Solution: Layer 2 solutions, such as Lightning Network (for Bitcoin) and Plasma or Optimistic Rollups (for Ethereum), are designed to improve the scalability of blockchain networks by processing transactions off-chain and then settling them on-chain. Additionally, private blockchains or consortium blockchains, which are controlled by a group of trusted entities, can be more efficient in handling large-scale transactions without sacrificing security or decentralization.

4. Volatility of Cryptocurrencies

The volatility of cryptocurrencies, such as Bitcoin and Ethereum, is a significant concern when using them for cross-border payments. The value of a cryptocurrency can fluctuate dramatically within a short period, creating uncertainty and potential risks for businesses and individuals making international payments. This volatility can undermine the reliability of blockchain-based payments.

Challenge: Price fluctuations in cryptocurrencies make them a less stable medium of exchange for cross-border payments, especially in countries with unstable currencies.

Solution: Stablecoins—cryptocurrencies pegged to a stable asset, such as the US Dollar or gold—can mitigate the risk of volatility. Stablecoins like USDC, Tether (USDT), and Dai are designed to maintain a consistent value, making them ideal for cross-border transactions. Additionally, Central Bank Digital Currencies (CBDCs), which are government-backed digital currencies, can provide the stability needed for international payments while leveraging the benefits of blockchain technology.

5. Security Concerns and Fraud Risk

While blockchain is inherently secure, it is not immune to risks. Hackers may target exchanges, wallet providers, or even specific blockchain protocols. Additionally, because blockchain transactions are irreversible, once a payment is made, it cannot be undone, which raises concerns over fraud and the potential for human error.

Challenge: While blockchain offers high security, fraud, and cybersecurity risks, as well as the irreversible nature of transactions, remain a concern.

Solution: Enhanced smart contract auditing and multi-signature wallets can improve security and reduce the risks of fraud.

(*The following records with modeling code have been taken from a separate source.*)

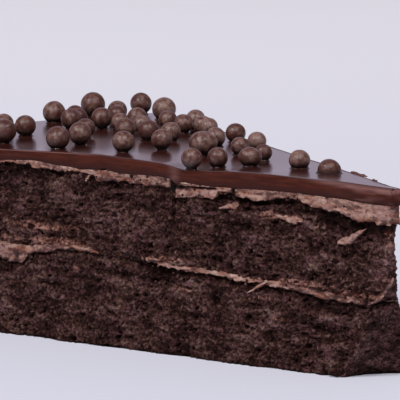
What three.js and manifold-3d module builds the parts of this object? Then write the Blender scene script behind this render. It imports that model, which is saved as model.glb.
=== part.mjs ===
// Slice of two-layer chocolate cake: one twelfth of a round cake, standing on its base as served.
// From the base up: sponge, buttercream filling, sponge, buttercream coat, poured glaze, and crisp
// chocolate pearls scattered on the glaze. Coat and glaze also run down the outer rim to the base.
//
// Millimetres, +Z up. +X runs along the middle of the slice from the rim to the tip, and the front
// cut faces -Y. The origin is the middle of the base. Places on the slice are given as
// "along", the distance from the tip's apex measured along the front cut, and "back", the distance
// behind the front cut.
import * as THREE from 'three';
import { mergeVertices } from 'three/addons/utils/BufferGeometryUtils.js';
import Module from 'manifold-3d';

const wasm = await Module();
wasm.setup();

// ---------------------------------------------------------------- driving dimensions

const TIN_RADIUS = 140; // of the sponge
const SLICES_PER_CAKE = 12;
const HEIGHT = 43.4; // base to the top of the glaze
const FILLING_HEIGHT = 17.7; // base to the middle of the filling at the tip
const APEX_X = 74; // where the cake's centre, the apex of the slice, lies on the X axis
const GAP = 0.3; // between neighbouring pieces

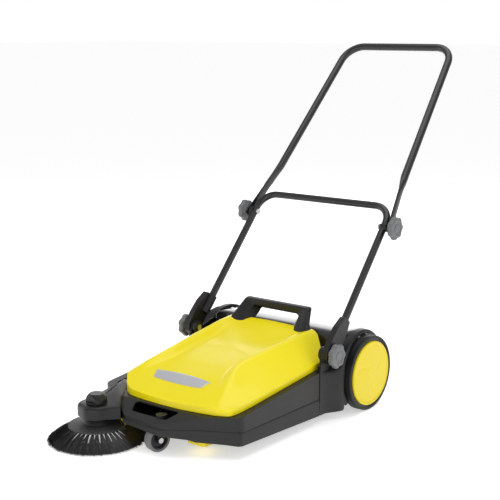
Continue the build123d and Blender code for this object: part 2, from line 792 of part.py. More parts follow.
def make_foot(side):
    """The plastic foot that grips the lower tube's end and turns on the pivot bolt."""
    along = (leg_direction.Y, leg_direction.Z)
    across = (-along[1], along[0])

    def at(run, offset):
        return (pivot_y + run * along[0] + offset * across[0], pivot_z + run * along[1] + offset * across[1])

    reach = (foot_y - pivot_y) * along[0] + (foot_z - pivot_z) * along[1]
    outline = [at(-22, -12), at(-22, 12), at(-6, 24), at(34, 27), at(70, 24), at(reach, 12)]
    outline += [at(reach, -14), at(60, -24), at(28, -26), at(-6, -24)]
    inner_x = panel_outer_x + fit_gap
    foot = yz_prism(outline, inner_x, inner_x + foot_thickness, 5)
    grip = extrude(Plane(tube_end, z_dir=leg_direction) * Circle(lower_tube_radius + 4), 55)
    foot += grip
    foot -= extrude(Plane(tube_end, z_dir=leg_direction) * Circle(lower_tube_radius), 80)
    foot -= rod_x(bolt_radius + 0.1, 150, 300, pivot_y, pivot_z)
    return foot if side > 0 else mirror_x(foot)


def make_bolts(head_x, end_x, y, z):
    bolt = rod_x(bolt_radius, head_x, end_x, y, z) + rod_x(bolt_radius + 4, head_x - 4, head_x, y, z)
    return bolt + mirror_x(bolt)


def make_knob(side, start_x, y, z):
    """A lobed clamp knob on a bolt's threaded end."""
    body = rod_x(knob_radius - 4, 0, knob_depth, 0, 0)
    for lobe in range(knob_lobes):
        angle = 2 * math.pi * lobe / knob_lobes
        reach = knob_radius - lobe_radius
        body += rod_x(lobe_radius, 3, knob_depth, reach * math.cos(angle), reach * math.sin(angle))
    body -= rod_x(bolt_radius + running_gap, -1, knob_depth - 4, 0, 0)
    knob = Pos(start_x, y, z) * body
    return knob if side > 0 else mirror_x(knob)


def make_joint_saddles():
    """Plastic saddles between the lower legs and the push bar's flattened ends."""
    saddle = rod_x(13, joint_centre.X, saddle_x, joint_y, joint_z)
    across = Plane(joint_centre - leg_direction * 30, z_dir=leg_direction)
    saddle -= extrude(across * Circle(lower_tube_radius), 60)
    saddle -= rod_x(bolt_radius + 0.1, 0, 300, joint_y, joint_z)
    return saddle + mirror_x(saddle)


foot_outer_x = panel_outer_x + fit_gap + foot_thickness
knob_gap = 0.4
joint_head_x = joint_centre.X - lower_tube_radius - fit_gap
plate_outer_x = plate_x + joint_plate / 2 + blade_lean

parts = {
    "chassis": make_chassis(),
    "side_panel_left": make_side_panel(-1),
    "side_panel_right": make_side_panel(1),
    "panel_screws": make_panel_screws(),
    "nose_liner": make_nose_liner(),
    "front_skid": make_front_skid(),
    "hood": make_hood(),
    "badge": make_badge(),
    "carry_handle": make_carry_handle(),
    "waste_container": make_waste_container(),
    "container_grip": make_container_grip(),
    "container_lip": make_container_lip(),
    "front_flap": make_front_flap(),
    "wheel_left": make_wheel(-1),
    "wheel_right": make_wheel(1),
    "tyre_left": make_tyre(-1),
    "tyre_right": make_tyre(1),
    "hub_cap_left": make_hub_cap(-1),
    "hub_cap_right": make_hub_cap(1),
    "stub_axles": make_stub_axles(),
    "pinion_left": make_pinion(-1),
    "pinion_right": make_pinion(1),
    "roller_shaft": make_roller_shaft(),
    "roller_core": make_roller_core(),
    "roller_bristles": make_roller_bristles(),
    "roller_bushes": make_roller_bushes(),
    "drive_pulley": make_drive_pulley(),
    "drive_belt": make_drive_belt(),
    "brush_pulley": make_brush_pulley(),
    "brush_arm": make_brush_arm(),
    "spindle_bush": make_spindle_bush(),
    "brush_cap": make_brush_cap(),
    "brush_spindle": make_brush_spindle(),
    "brush_plate": make_brush_plate(),
    "brush_bristles": make_brush_bristles(),
    "brush_screw": make_brush_screw(),
    "castor_fork": make_castor_fork(),
    "castor_stem": make_castor_stem(),
    "castor_wheel": make_castor_wheel(),
    "castor_tyre": make_castor_tyre(),
    "castor_axle": make_castor_axle(),
    "lower_tube": make_lower_tube(),
    "foot_left": make_foot(-1),
    "foot_right": make_foot(1),
    "upper_tube": make_upper_tube(),
    "joint_saddles": make_joint_saddles(),
    "pivot_bolts": make_bolts(panel_inner_x - 9, foot_outer_x + knob_depth - 5, pivot_y, pivot_z),
    "joint_bolts": make_bolts(joint_head_x, plate_outer_x + knob_depth - 5, joint_y, joint_z),
    "pivot_knob_left": make_knob(-1, foot_outer_x + knob_gap, pivot_y, pivot_z),
    "pivot_knob_right": make_knob(1, foot_outer_x + knob_gap, pivot_y, pivot_z),
    "joint_knob_left": make_knob(-1, plate_outer_x + knob_gap, joint_y, joint_z),
    "joint_knob_right": make_knob(1, plate_outer_x + knob_gap, joint_y, joint_z),
}

boxes = [shape.bounding_box() for shape in parts.values()]
low = [min(tuple(box.min)[axis] for box in boxes) for axis in range(3)]
high = [max(tuple(box.max)[axis] for box in boxes) for axis in range(3)]
shift = Pos(-(low[0] + high[0]) / 2, -(low[1] + high[1]) / 2, 0)
print("extents", [round(v, 3) for v in low], [round(v, 3) for v in high])

os.makedirs("parts", exist_ok=True)
for name, shape in parts.items():
    export_step(shift * shape, f"parts/{name}.step")
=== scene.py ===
"""A push sweeper: yellow hood over a dark body, two drive wheels, a side brush and a folding tube
handle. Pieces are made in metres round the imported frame; sizes are written in millimetres from the
machine's middle plane, its drive axle and the floor, and at() turns them into places."""

import json
import math
import random

import bmesh
import bpy
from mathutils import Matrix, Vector


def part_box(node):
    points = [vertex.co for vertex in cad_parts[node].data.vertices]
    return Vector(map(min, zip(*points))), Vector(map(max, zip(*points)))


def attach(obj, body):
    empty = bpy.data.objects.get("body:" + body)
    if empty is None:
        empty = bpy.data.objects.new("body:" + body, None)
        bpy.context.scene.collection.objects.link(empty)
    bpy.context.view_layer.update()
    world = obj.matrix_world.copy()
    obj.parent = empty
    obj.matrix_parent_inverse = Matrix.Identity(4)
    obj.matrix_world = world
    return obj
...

Financial institutions can also implement real-time monitoring of blockchain networks to detect unusual or potentially fraudulent activity. Moreover, creating insurance products for blockchain transactions could provide an additional layer of protection for users.

6. Adoption by Traditional Financial Institutions

Despite the growing popularity of blockchain and cryptocurrencies, many traditional financial institutions remain hesitant to fully adopt blockchain for cross-border payments. Concerns over the technology’s maturity, regulatory compliance, and the potential for disruption in their business models have slowed its mainstream adoption.

Challenge: Convincing traditional financial institutions to integrate blockchain-based solutions into their operations is a significant barrier to widespread adoption.

Solution: The solution lies in collaboration rather than competition. Many banks are already experimenting with blockchain for cross-border payments, often partnering with blockchain startups or using blockchain consortiums like RippleNet. As these partnerships prove successful, more financial institutions are likely to adopt blockchain solutions. Additionally, government-backed CBDCs could encourage traditional banks to integrate blockchain technology into their systems.

Conclusion

Blockchain technology has the potential to revolutionize cross-border payments by providing faster, cheaper, and more secure alternatives to traditional systems. However, challenges such as regulatory compliance, interoperability, scalability, volatility, and security must be addressed to unlock the full potential of blockchain in this space. By developing cross-chain solutions, enhancing scalability, adopting stablecoins and CBDCs, and fostering collaboration between traditional financial institutions and blockchain innovators, the future of cross-border payments could be significantly enhanced.

As blockchain technology continues to mature and overcome these challenges, it is likely that we will see more widespread adoption of blockchain-based cross-border payment solutions, ultimately transforming the global payments landscape for the better.